■ Supplied information:
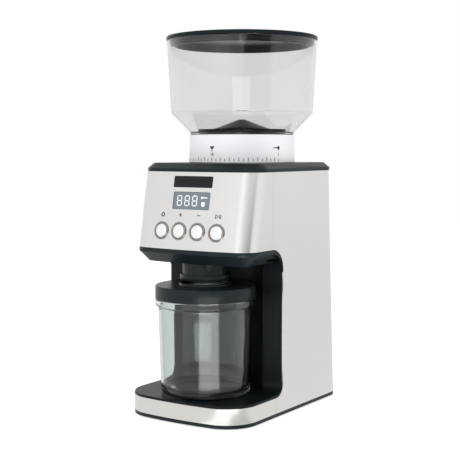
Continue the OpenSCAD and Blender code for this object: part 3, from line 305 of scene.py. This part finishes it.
def make_grain():
    """Moulded grain. Height is 0.7 fine + 0.3 coarse noise, the gloss change is (coarse + slow) / 2 - 0.5,
    and the shade is 1 + (slow - 0.5) times the material's Shade."""
    inputs = [("Position", "V", None), ("Grain Size", "F", 1400.0), ("Shade", "F", 0.08)]
    tree, start, end = group("moulded grain", inputs, EFFECT_OUTPUTS)
    position = start.outputs["Position"]
    fine = tree.nodes.new("ShaderNodeTexNoise")
    fine.inputs["Detail"].default_value = 3.0
    tree.links.new(position, fine.inputs["Vector"])
    tree.links.new(start.outputs["Grain Size"], fine.inputs["Scale"])
    coarse = noise(tree, position, 240.0, 3.0, 0.6)
    slow = noise(tree, position, 14.0, 3.0, 0.55)
    tree.links.new(weighted(tree, (fine.outputs["Fac"], 0.7), (coarse, 0.3)), end.inputs["Height"])
    both = math_node(tree, "MULTIPLY", math_node(tree, "ADD", coarse, slow), 0.5)
    tree.links.new(math_node(tree, "SUBTRACT", both, 0.5), end.inputs["Gloss Change"])
    swing = math_node(tree, "MULTIPLY", math_node(tree, "SUBTRACT", slow, 0.5), start.outputs["Shade"])
    tree.links.new(math_node(tree, "ADD", 1.0, swing), end.inputs["Shade Factor"])
    return tree


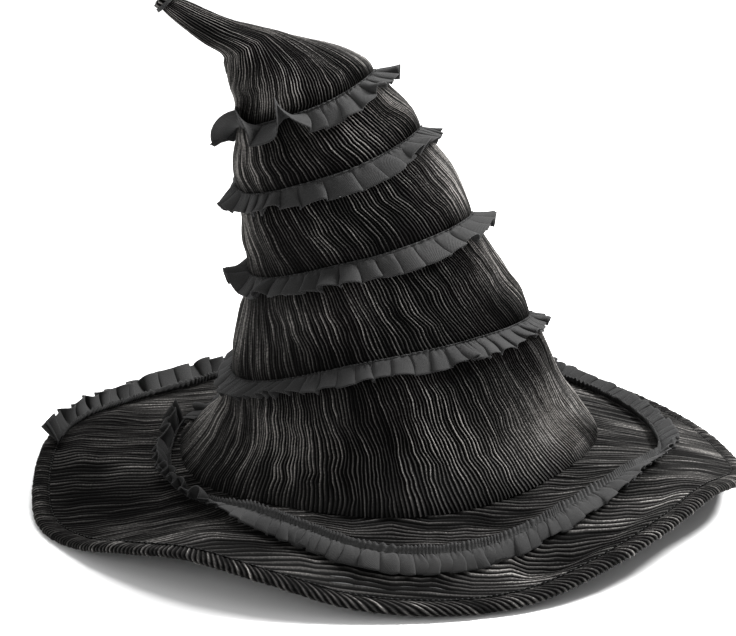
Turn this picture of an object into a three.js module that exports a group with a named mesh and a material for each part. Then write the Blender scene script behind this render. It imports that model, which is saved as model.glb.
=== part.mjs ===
// Witch hat: a wired, wavy brim, a leaning pleated crown wrapped by a spiral ruffle,
// and a bent peak that can be posed. Millimetres, +Z up, front at -Y.
import * as THREE from 'three';
import { mergeVertices } from 'three/addons/utils/BufferGeometryUtils.js';

// --- driving dimensions ------------------------------------------------------------------

// Crown rings from foot to tip: centre X, centre Z, radius, tilt in degrees (right side up).
const CROWN_RINGS = [
  [0, 28, 124, 3],
  [1, 52, 101, 4],
  [-3, 85, 89, 8],
  [-9, 113, 77, 10],
  [-16, 146, 67, 12],
  [-24, 172, 61, 13],
  [-34, 199, 55, 14],
  [-42, 220, 46, 15],
  [-50, 240, 38, 16],
  [-74, 257, 21, 27],
  [-83, 263, 14, 37],
  [-97, 269, 11, 44],
  [-108, 275, 9.5, 44],
  [-118, 281, 8, 44],
  [-128, 287, 5.5, 44],
];

// Brim edge: angle in degrees from +X, radius, height.
const BRIM_EDGE = [
  [0, 206, 12],
  [15, 206, 6],
  [35, 206, 5],
  [60, 206, 9],
  [90, 206, 11],
  [115, 204, 8],
  [135, 202, 5],
  [150, 204, 8],
  [165, 206, 14],
  [180, 206, 17],
  [192, 210, 10],
  [203, 214, 5],
  [213, 211, 7],
  [225, 207, 17],
  [238, 205, 25],
  [252, 205, 20],
  [265, 205, 10],
  [280, 205, 6],
  [292, 205, 8],
  [305, 205, 18],
  [318, 206, 28],
  [330, 208, 33],
  [343, 212, 24],
];
const BRIM_NOMINAL_RADIUS = 206;
const HEAD_OPENING_RADIUS = 97;
const HEAD_OPENING_Z = 26;
const HEAD_OPENING_TILT = 3;
const BRIM_SEGMENTS = 60;
const CROWN_SEGMENTS = 28;
const CROWN_GORES = 14;

// Ruffle seam on the crown, as a height along CROWN_RINGS at every quarter turn.
// It starts at the left foot and climbs clockwise: left, back, right, front, left, ...
const CROWN_SEAM = [
  0, 1.0, 2.15, 2.6,
  1.95, 3.1, 4.1, 4.28,
  4.0, 5.0, 6.05, 5.98,
  5.82, 6.9, 7.75, 7.6,
  7.3, 7.4,
];
// Ruffle seam on the brim, as a share of the brim's width at every eighth of a turn.
// It starts at the left edge and comes in clockwise to the crown's left foot.
const BRIM_SEAM = [0.9, 0.82, 0.74, 0.6, 0.56, 0.56, 0.64, 0.39, 0.28];
const QUARTERS = 4;
const EIGHTHS = 8;
const CROWN_RUFFLE_TURNS = 4;
const CROWN_RUFFLE_END = 4.125;
const BRIM_RUFFLE_PIECES = 3;
const RUFFLE_DROP = 13;
const RUFFLE_THICKNESS = 1.2;
const RUFFLE_STAND = 1.2;
const RUFFLE_FOLD = 4;
const RUFFLE_LEAN = 2;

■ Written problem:
Reproduce every line of the listing above in which the string "three" appears.

■ Written reply:
Turn this picture of an object into a three.js module that exports a group with a named mesh and a material for each part. Then write the Blender scene script behind this render. It imports that model, which is saved as model.glb.
import * as THREE from 'three';
import { mergeVertices } from 'three/addons/utils/BufferGeometryUtils.js';